LONDON (Reuters) -British supermarket group Morrisons, at the centre of a bid battle between two U.S. private equity firms, warned industry-wide price rises were coming as it reported a 37.1% fall in first-half profit, partly due to more COVID-19 costs.
The group, which trails market leader Tesco, Sainsbury’s and Asda in annual revenue, said inflation would be driven by recent sustained commodity price increases and freight costs, and the current shortage of heavy goods vehicle (HGV) drivers.
Morrisons CEO David Potts said Britain’s supply chain was creaking.
“That combination of a dearth of labour, a dearth of skills, the pingdemic and COVID cases does mean that everywhere in the supply chain there is strain,” he told Reuters.
That has meant some in-store shortages of water, carbonates, juice, crisps, pet food and wine.
“We have still got an aisle full of water, we’ve still got pop to choose from, it’s just not as wide a range as it was,” he said.
The shortage of drivers has forced Morrisons to pick up stock from its suppliers that they would normally deliver to it.

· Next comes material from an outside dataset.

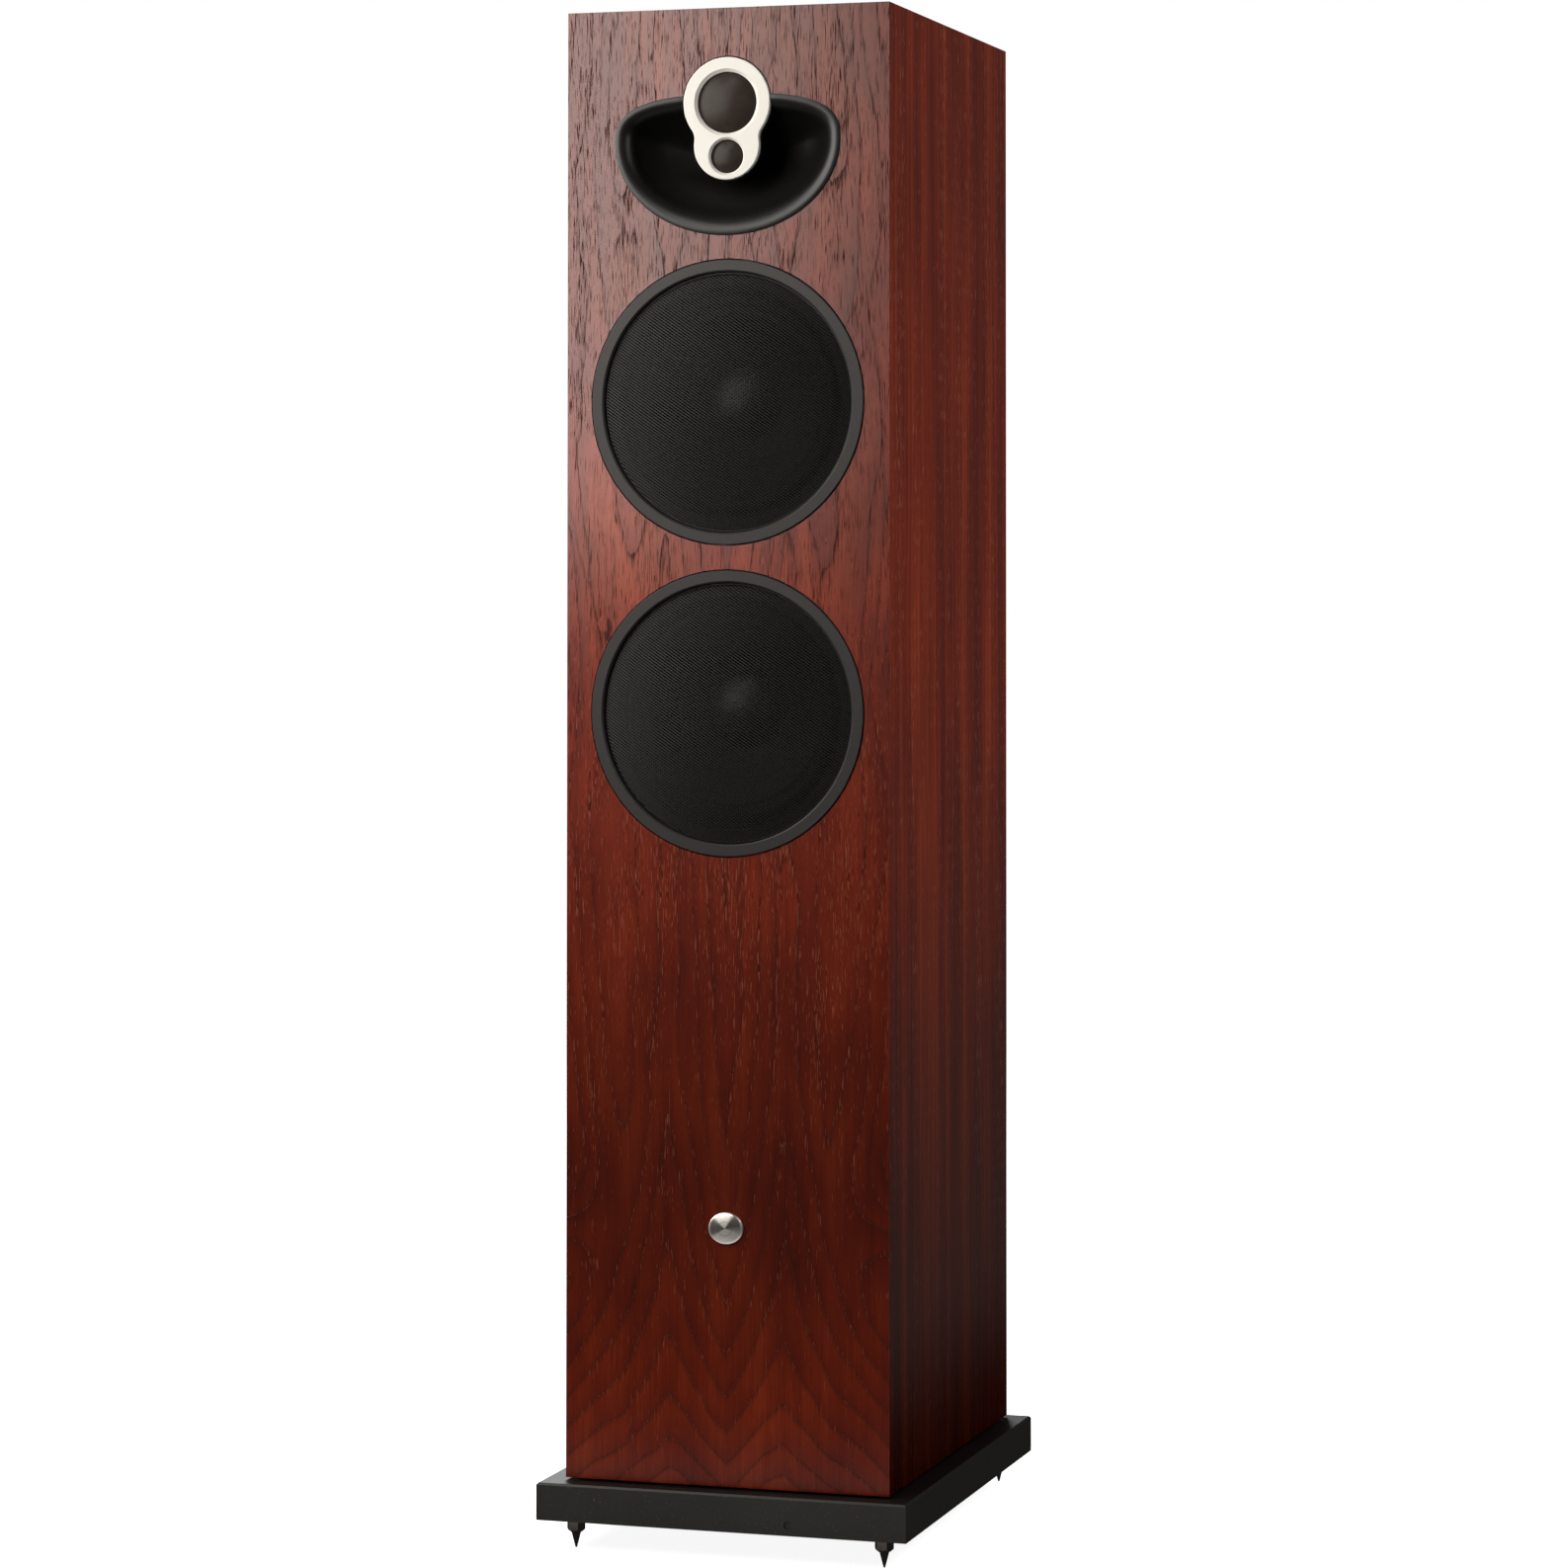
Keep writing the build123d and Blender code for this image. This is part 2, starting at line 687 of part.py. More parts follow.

Potts added his voice to widespread calls for HGV drivers to be added to the shortage occupation list so foreign labour can plug the gap.
LAST RESULTS AS A PLC?
In a results statement that looks likely to be Bradford, northern England-based Morrisons’ last as a publicly listed company, it reported profit before tax and exceptional items of 105 million pounds ($144.5 million) for the six months to Aug. 1, down from 167 million pounds in the same period last year.
Morrisons, which trades from 497 stores and has a staff of over 110,000, said direct COVID-19 costs were 41 million pounds, while 80 million pounds of profit was lost in cafés, fuel and food-to-go areas because of the pandemic.
Total revenue including fuel rose 3.7% to 9.05 billion pounds, with like-for-like sales excluding fuel and VAT sales tax down 0.3% – falling 3.7% in the second quarter, having risen 2.7% in the first.
Despite the supply chain disruption, Potts forecast “biblical” Christmas demand this year as Britons will be keen to meet up in bigger numbers having been stopped by COVID-19 restrictions last year.
Morrisons maintained its guidance for full-year profit before tax and exceptionals including business rates paid to be above the 431 million pounds made in 2020-21, excluding 230 million pounds of waived rates relief.
Last month Morrisons agreed a 7 billion pound offer from Clayton, Dubilier & Rice (CD&R), which has former Tesco boss Terry Leahy as a senior adviser.
However a rival consortium led by Softbank-owned Fortress Investment Group could still trump CD&R’s bid and the battle looks to be heading for an auction process overseen by the Takeover Panel.
CD&R’s latest offer is worth 285 pence per Morrisons share – a 60% premium to Morrisons’ share price before takeover interest emerged in mid-June.
Morrisons shares were trading at 293 pence at 0951 GMT, indicating investors are hoping for a higher bid.